BEGIN

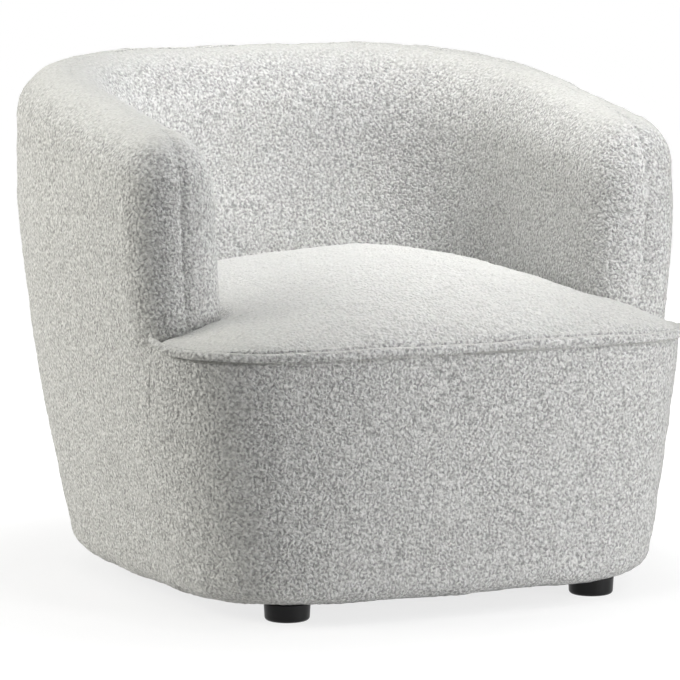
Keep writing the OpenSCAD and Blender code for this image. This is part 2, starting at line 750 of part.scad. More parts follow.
// Foam on the inside of the wall, in three lengths
module inner_foam(first, last) {
    color(foam_tint)
        slab(inner_layer(pad_d, first, last), inner_layer(pad_d + inner_foam_t, first, last));
}
module arm_foam_right() { inner_foam(0, corner_step); }
module back_foam() { inner_foam(corner_step, wall_steps - corner_step); }
module arm_foam_left() { inner_foam(wall_steps - corner_step, wall_steps); }

// Foam column behind each arm's front, domed under the rim
function cap_loop(side, level, o) =
    let (loop = [for (angle = cap_angles(0, cap_steps)) cap_point(side, angle, level, o)])
    side > 0 ? reverse(loop) : loop;
module arm_front_foam(side) {
    top_levels = concat([[LEVEL, welt_z + fabric_t], [LEVEL, shelf_z], [LEVEL, wide_z]],
        [for (turn = out_turns) [TURN, turn]]);
    color(foam_tint)
        translate([0, -ply_gap, 0])
            stack(concat(
                [for (z = [wall_z, welt_z]) cap_loop(side, [LEVEL, z], frame_d)],
                [for (level = top_levels) cap_loop(side, level, pad_d + ply_gap)]
            ));
}
module arm_front_foam_left() { arm_front_foam(-1); }
module arm_front_foam_right() { arm_front_foam(1); }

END

From the very first line of the data through the line with "- corner_step, wall_steps);" in it, please reproduce each line exactly and output nothing more.

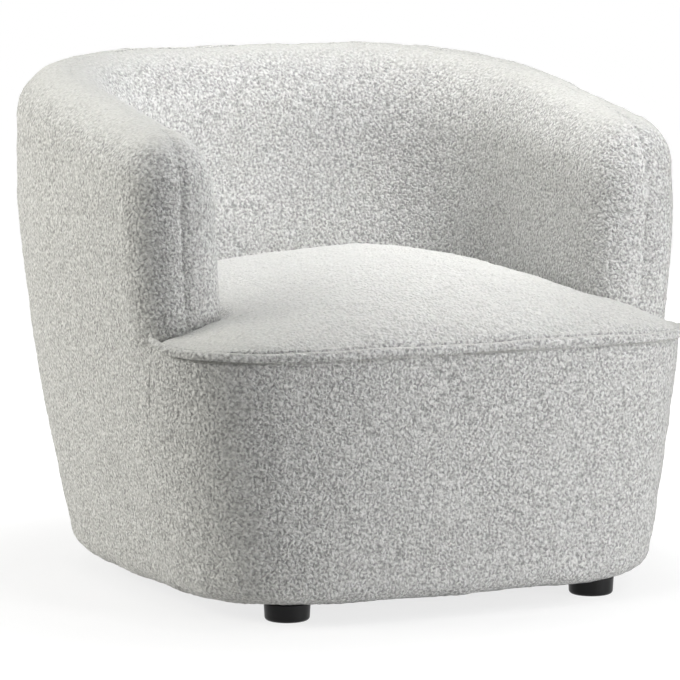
Keep writing the OpenSCAD and Blender code for this image. This is part 2, starting at line 750 of part.scad. More parts follow.
// Foam on the inside of the wall, in three lengths
module inner_foam(first, last) {
    color(foam_tint)
        slab(inner_layer(pad_d, first, last), inner_layer(pad_d + inner_foam_t, first, last));
}
module arm_foam_right() { inner_foam(0, corner_step); }
module back_foam() { inner_foam(corner_step, wall_steps - corner_step); }
module arm_foam_left() { inner_foam(wall_steps - corner_step, wall_steps); }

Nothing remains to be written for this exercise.